▶ _WORK REQUIRED_
The data below holds a line containing "Model this object" and a line containing "const END_PLEATS_FROM = 0.7;"; please quote exactly those two lines and every line between them, and nothing else.

▶ _SUPPLIED RECORDS_

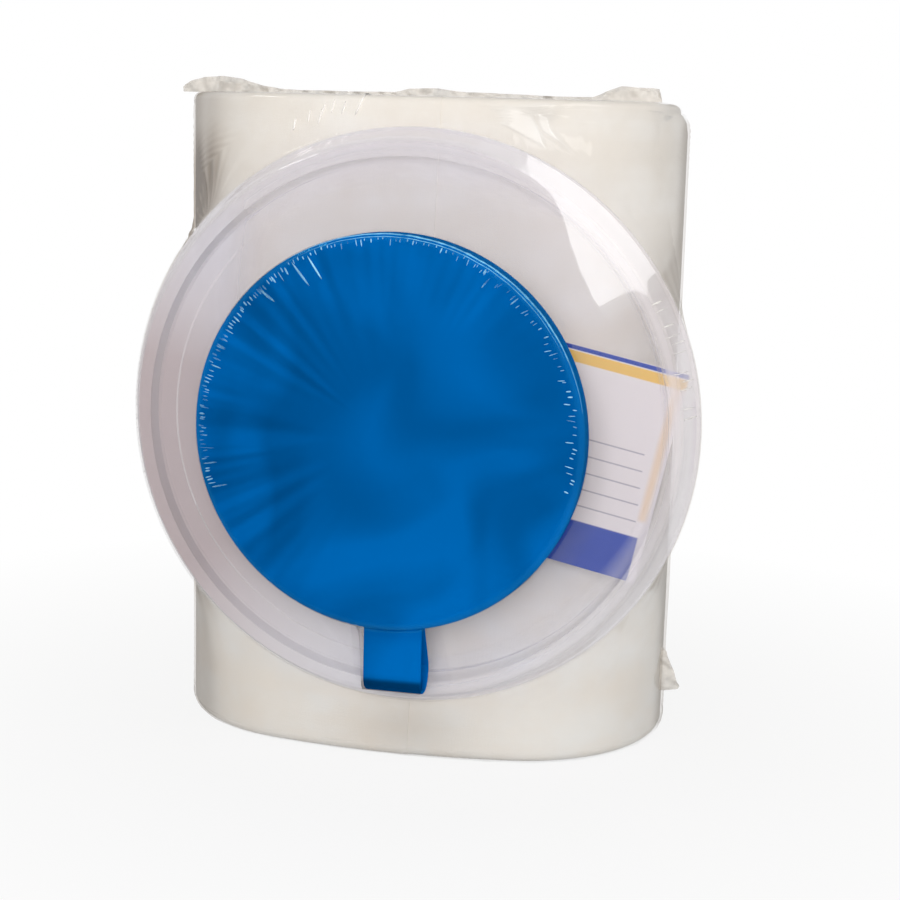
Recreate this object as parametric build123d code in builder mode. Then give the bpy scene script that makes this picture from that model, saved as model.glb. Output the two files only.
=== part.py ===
"""Shrink-wrapped set of a flattened wipes roll and a bucket dispensing lid with a strapped snap cap.

Millimetres. +Z up, the lid and its cap look along -Y, and the origin is at the bottom centre of the set.
Depths on the lid's side are stack heights: distances forward from the roll's flat front.
"""

from build123d import *
from math import acos, atan2, cos, degrees, hypot, radians, sin
import os

os.makedirs("parts", exist_ok=True)

# ------------------------------------------------------------------ driving dimensions
roll_half_width = 100.0
roll_half_depth = 65.5
roll_height = 254.0
roll_side_radius = 62.0
roll_low_round = 4.5
roll_top_round = 3.0
roll_offset = -7.0  # the roll's axis stands this far to the left of the lid's axis

web_gauge = 0.6  # one turn of the non-woven web as it lies on the roll
core_slot_width = 66.0
core_slot_gap = 10.0
layer_steps = (14.0, 27.0, 40.0)  # wound layers that show as steps in the roll's end
layer_step_width = 1.6
layer_step_depth = 1.2
tail_at_top = 15.8  # the web's free edge, from the roll's axis, and its lean down the front
tail_at_foot = 8.0
tail_gap = 1.2

film_gauge = 0.4
film_clearance = 0.3

lid_height = 134.7  # lid axis above the floor
lid_radius = 109.0
lid_wall = 1.5
rim_front_radius = 103.7
rim_inner_radius = 98.5
rim_stack = 15.0
panel_stack = 10.4
plug_radius = 97.0
neck_radius = 67.8
neck_wall = 1.5
neck_stack = 35.5
well_stack = 20.0
outlet_radius = 19.0

cap_radius = 72.2
cap_wall = 2.0
cap_stack = 38.0
cap_skirt = 9.3
cap_edge_round = 2.5

strap_width = 22.0
strap_gauge = 1.2
strap_offset = 2.5
strap_front_stack = 30.5
strap_rear_stack = 19.0
strap_foot = 36.0  # lowest point of the strap's fold above the floor

label_width = 130.0
label_height = 81.0
label_gauge = 0.3
label_tilt = -12.0
label_offset = (32.0, 131.5)  # label centre, across from the lid's axis and up from the floor

# ------------------------------------------------------------------ worked-out places
film_skin = film_clearance + film_gauge
set_depth = film_skin + 2 * roll_half_depth + cap_stack + film_skin
roll_axis_y = set_depth / 2 - film_skin - roll_half_depth
roll_front_y = roll_axis_y - roll_half_depth
roll_foot = film_skin
roll_top = roll_foot + roll_height

strap_fold_stack = (strap_front_stack + strap_rear_stack) / 2
strap_fold_radius = (strap_front_stack - strap_rear_stack) / 2
hinge_height = strap_foot + strap_fold_radius + strap_gauge / 2
hinge_clearance = 0.3
cap_rear_stack = cap_stack - cap_skirt

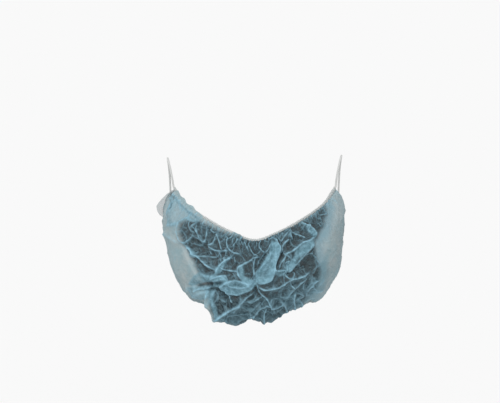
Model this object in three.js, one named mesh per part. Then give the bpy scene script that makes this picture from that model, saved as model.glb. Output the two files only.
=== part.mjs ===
// A disposable beard net as it sits when it is worn: a gathered pouch of thin nonwoven between two sewn
// elastics, and a loop of the same elastic at each end. Millimetres, +Z up, and the front is towards -Y.
// The origin is midway between the two places that the loops hang from.
import * as THREE from "three";

// Clearance between pieces that are sewn together
const GAP = 0.3;

// Pouch
const CLOTH = 1;
const HALF_WIDTH = 84.5;
const REACH = 125;
const DROP = 141;
const COLUMNS = 88;
const ROWS = 24;

// Elastic along both edges: its height on the cloth, its height where it is doubled at the corners, the
// places across between which the one goes over into the other, and its thickness
const BAND_HEIGHT = 2.2;
const CORNER_HEIGHT = 3.4;
const CORNER_FROM = 0.78;
const CORNER_TO = 0.96;
const BAND_THICK = 1.2;

// Loops: the right one hangs this much higher than the left one
const CORD = 1.8;
const CORD_SIDES = 8;
const SEAT_TILT = 2.4;

// Gathers along the edges and pleats at the two ends
const RIM_GATHERS = 22;
const RIM_GATHER_DEPTH = 1.7;
const RIM_GATHER_LENGTH = 24;
const HEM_GATHERS = 22;
const HEM_GATHER_DEPTH = 1.5;
const HEM_GATHER_LENGTH = 16;
const HEM_GATHER_SHIFT = 0.37;
const GATHER_RISE = 6;
const END_PLEATS = 4;
const END_PLEAT_DEPTH = 1.4;
const END_PLEAT_SLANT = 2;
const END_PLEATS_FROM = 0.7;

// Unevenness of the gathers: each row moves the crests by an amount that changes this quickly along the
// edge
const GATHER_DRIFTS = [
  { amount: 1.1, quickness: 4.3, start: 0.6 },
  { amount: 0.7, quickness: 9.1, start: 0 },
];

// Loose squared end of the strip, on the left
const FLAP_REACH = 10.5;
const FLAP_COLUMNS = 4;
const FLAP_WAY = [-0.85, -0.3, -0.42];

// Width of the loose end, as shares of FLAP_REACH: at the upper elastic, and least. The other three are
// places down the strip: how far it takes to reach the full width, how far it takes to fall off again, and
// where it has ended
const FLAP_TOP = 0.3;
const FLAP_LEAST = 0.12;
const FLAP_GROWS = 0.57;
const FLAP_FALLS = 0.38;
const FLAP_END = 0.78;

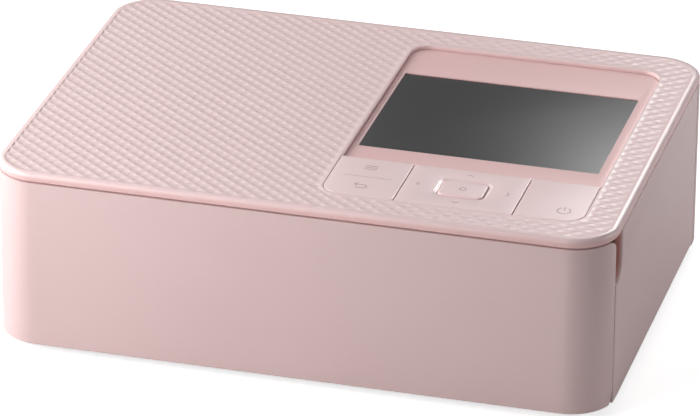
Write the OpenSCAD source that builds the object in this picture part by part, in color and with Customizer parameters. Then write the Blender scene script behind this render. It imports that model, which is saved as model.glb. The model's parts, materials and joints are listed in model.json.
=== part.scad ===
// A compact photo printer: a low case with a hinged front cover, a hinged ink door,
// a textured top cover, a display with a row of keys, and the print mechanism inside.
// +X is to the right, the front faces -Y, +Z is up, and the origin is on the table
// under the middle of the case. Millimetres.

/* [Case] */
// Width of the case, left to right
body_w = 182.2; // [181:0.1:196]
// Depth of the case, front to back
body_d = 133; // [132:0.1:144]
// Height over all, from the table to the top
body_h = 57.6; // [57.4:0.1:64]
// Plan radius of the four upright corners
corner_r = 13.2; // [12:0.1:14.5]
// Thickness of the case walls
wall = 2.2; // [1.9:0.05:2.5]
// Height of the case above the table
foot_h = 2.3; // [1.9:0.1:2.5]
// Thickness of the base tray's floor
floor_t = 2; // [1.6:0.1:2.2]
// Height of the top cover's rim
rim_h = 2.7; // [2.4:0.1:3]
// Thickness of the top cover's top wall
top_t = 2; // [1.8:0.1:2.2]
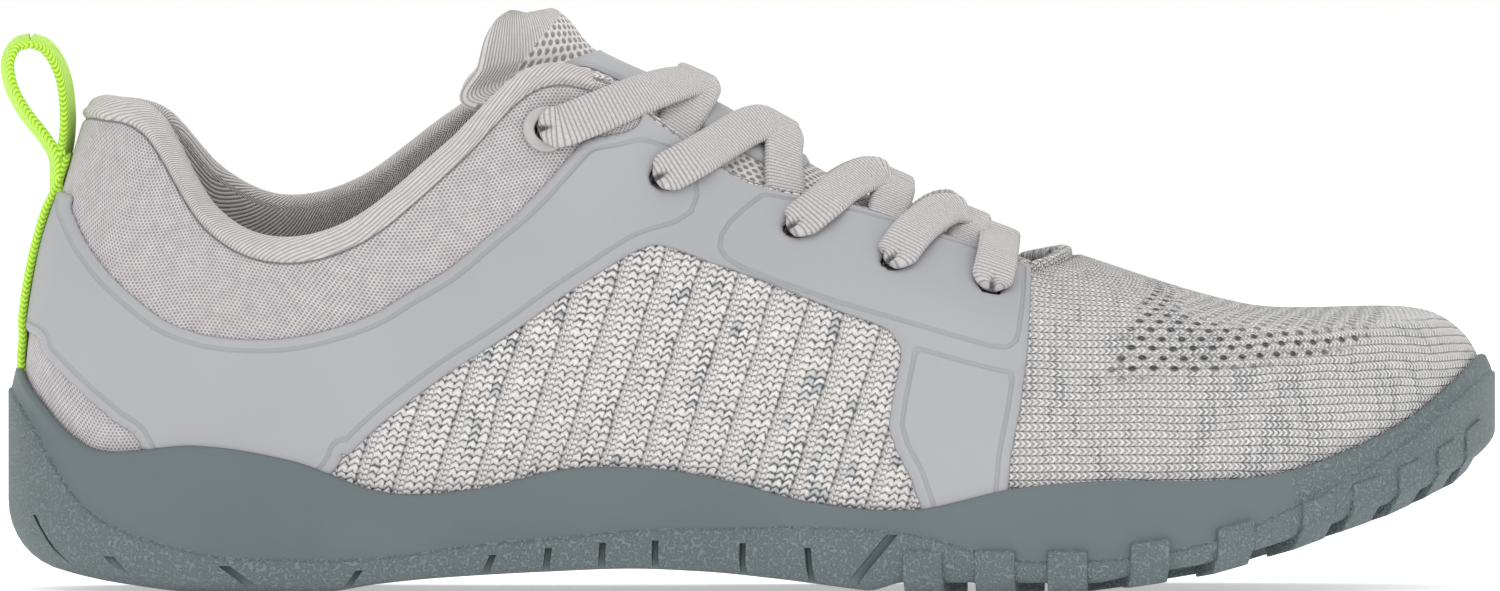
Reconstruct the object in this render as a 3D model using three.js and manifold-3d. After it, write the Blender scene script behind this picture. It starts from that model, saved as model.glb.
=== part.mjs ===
// Barefoot shoe for the right foot: a knitted and padded upper with a welded film cage, on a
// moulded rubber cup sole with forefoot lugs. +X runs to the toe, +Y to the inner (big toe)
// side, +Z up, in millimetres. The floor is z = 0.
import * as THREE from 'three';
import { mergeVertices } from 'three/addons/utils/BufferGeometryUtils.js';
import Module from 'manifold-3d';

// Driving sizes of the shoe
const LENGTH = 280; // heel to toe over the rubber
const BALL_WIDTH = 104; // over the rubber at the ball
const HEEL_HEIGHT = 92; // floor to the top of the collar behind the ankle
const INSTEP_HEIGHT = 99; // floor to the top of the collar in front of the ankle
const RIM_HEIGHT = 42; // floor to the top of the rubber at the back of the heel
const TREAD_LIFT = 4.5; // how far the tread stands off the floor under the arch
const TOE_SPRING = 25; // how far the tread rises at the toe

// Rubber sole
const UNDERFOOT = 4; // rubber under the foot, without the lugs
const LUG_DEPTH = 2.2;
const LUG_PROUD = 0.5; // edge lugs stand out past the side wall by this
const LUG_REACH = 8.5; // edge lugs climb the side wall this far above their tips
const LUG_WIDTH = 7.4;
const LUG_INWARD = 12;
const BLOCK_LENGTH = 8;
const BLOCK_WIDTH = 9.5;
const BLOCK_PITCH = 14.5;
const RIM_LIP = 1.5; // thickness of the rubber at its upper edge
const RIM_WALL = 2.8; // outline of the rubber to the upper inside it
const FEATHER_INSET = 6.5; // outline of the rubber to the lower edge of the upper
const TREAD_STEP = 0.7; // the tread band stands out past the smooth side wall by this
const SIPE_WIDTH = 1.3;
const SIPE_DEPTH = 2.4;
const RIM_HOLLOW = 0.3; // the smooth side wall is hollow by this
const STEP_HALF = 0.35; // half the height over which the tread band steps out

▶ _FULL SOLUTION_
Model this object in three.js, one named mesh per part. Then give the bpy scene script that makes this picture from that model, saved as model.glb. Output the two files only.
=== part.mjs ===
// A disposable beard net as it sits when it is worn: a gathered pouch of thin nonwoven between two sewn
// elastics, and a loop of the same elastic at each end. Millimetres, +Z up, and the front is towards -Y.
// The origin is midway between the two places that the loops hang from.
import * as THREE from "three";

// Clearance between pieces that are sewn together
const GAP = 0.3;

// Pouch
const CLOTH = 1;
const HALF_WIDTH = 84.5;
const REACH = 125;
const DROP = 141;
const COLUMNS = 88;
const ROWS = 24;

// Elastic along both edges: its height on the cloth, its height where it is doubled at the corners, the
// places across between which the one goes over into the other, and its thickness
const BAND_HEIGHT = 2.2;
const CORNER_HEIGHT = 3.4;
const CORNER_FROM = 0.78;
const CORNER_TO = 0.96;
const BAND_THICK = 1.2;

// Loops: the right one hangs this much higher than the left one
const CORD = 1.8;
const CORD_SIDES = 8;
const SEAT_TILT = 2.4;

// Gathers along the edges and pleats at the two ends
const RIM_GATHERS = 22;
const RIM_GATHER_DEPTH = 1.7;
const RIM_GATHER_LENGTH = 24;
const HEM_GATHERS = 22;
const HEM_GATHER_DEPTH = 1.5;
const HEM_GATHER_LENGTH = 16;
const HEM_GATHER_SHIFT = 0.37;
const GATHER_RISE = 6;
const END_PLEATS = 4;
const END_PLEAT_DEPTH = 1.4;
const END_PLEAT_SLANT = 2;
const END_PLEATS_FROM = 0.7;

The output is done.